A massive part of First Reformed’s appeal is Hawke’s central performance. He manages to portray so many emotions even when he is not saying much at all. And even when he is behaving less than admirably, he still manages to evoke sympathy or at least empathy. Another big pull of the film is the visuals. First Reformed is set in a bleak landscape, devoid of any bright colours, and yet it is very aesthetically appealing.

First Reformed probably won’t make you feel good, but it will certainly give you something to discuss. In particular, the ending packs a punch and is one of the most thought-provoking endings of any recent film.


9. On Chesil Beach (2017)

On Chesil Beach is the directorial debut of Dominic Cooke and is based on Ian McEwan’s 2007 novel of the same name. McEwan also wrote the screenplay. On Chesil Beach is a romantic drama, but it unique in that it explores a subject not often seen in romance films – that is the expectations of sex between a newly married couple in the sixties. For Florence and Edward, the failure of their initial sexual experience will go on to have lifelong consequences for both of them.

On Chesil Beach manages to perfectly capture the feel of the era and of the ups and downs that come with first love. The progression of Florence and Edward’s relationship from dating to their marriage night plays out richly on the screen, and both leads are perfect in their roles. No other film has presented such an in depth and detailed look at first love and what it means to be a virgin on your marital night.
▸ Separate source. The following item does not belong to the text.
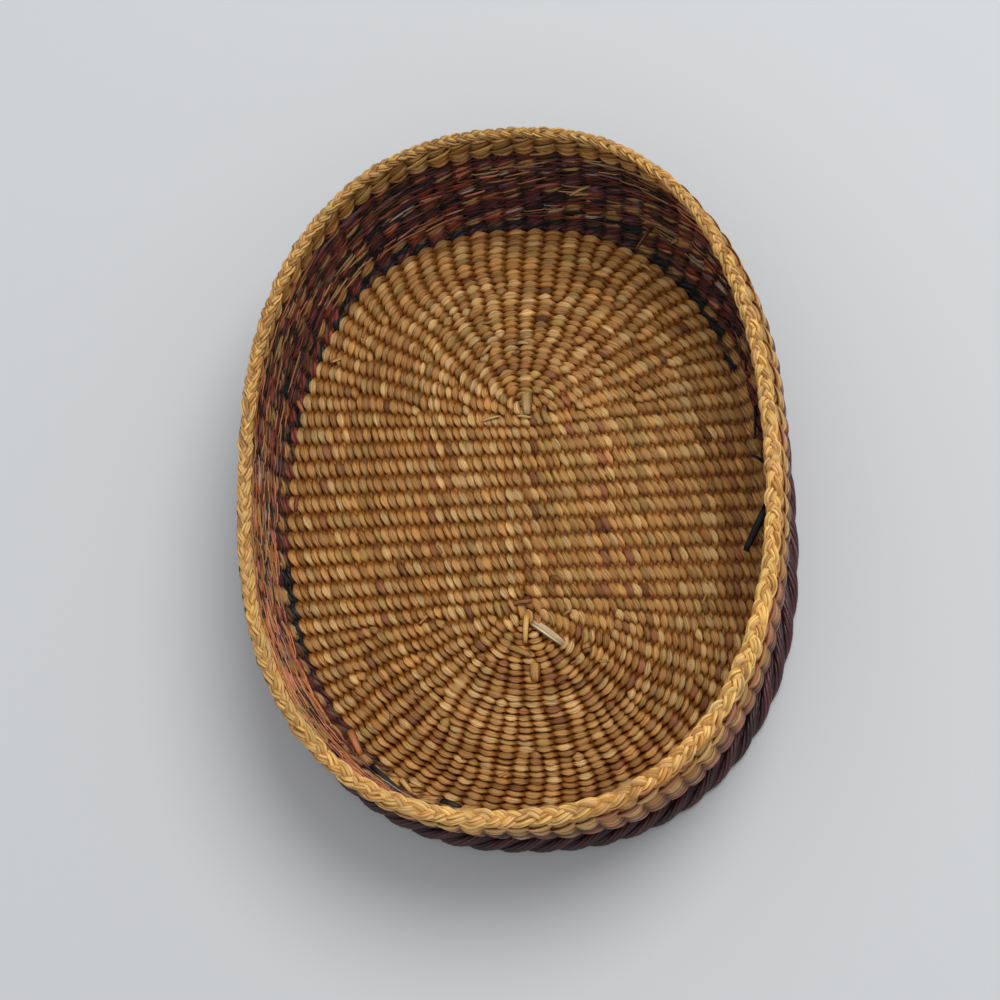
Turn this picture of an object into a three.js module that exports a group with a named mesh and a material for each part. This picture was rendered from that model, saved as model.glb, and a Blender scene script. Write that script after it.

On Chesil Beach does it in an understated, yet deeply touching and earnest way. This is bolstered by brilliant performances from Saoirse Ronan as Florence and Billy Howle as Edward, and great direction from Cooke.

On Chesil Beach was released quietly into theatres with minimal fanfare, but it is certainly a film worthy of recognition. Although there are no big action sequences or edge of seat moments, there is something about On Chesil Beach that is incredibly watchable and engaging.


10. Madeline’s Madeline (2018)

Madeline’s Madeline (2018)

Not many films nowadays can be described as experimental cinema, and yet that is exactly what Madeline’s Madeline is. Described as “an ambitious meta-exploration of identity through performance, a dizzying plunge into the imaginary psyche of a fictitious young actress, and an unnervingly form of penance by its director Josephine Decker,” Madeline’s Madeline is about a theatre director who becomes concerned by the young star of her new show, who appears to be taking her role to a whole new level.

Madeline’s Madeline is a divisive film. At times it is deliberately off-putting and hard to watch and at other times it is just strange and alienating. However throughout the film, it is held firmly together by an astonishing and breath-taking performance from Helena Howard in her big screen debut. If nothing else, Madeline’s Madeline will be an important film based on the discovery of this brilliant new talent.

As well as Howard’s amazing debut, Madeline’s Madeline uses its technical aspects to great effect. The sound design is frenzied and adds to the feeling of unease for the audience. And the camera work further impacts this, the camera is constantly moving, never staying too still. Overall this gives for a highly unique viewing experience.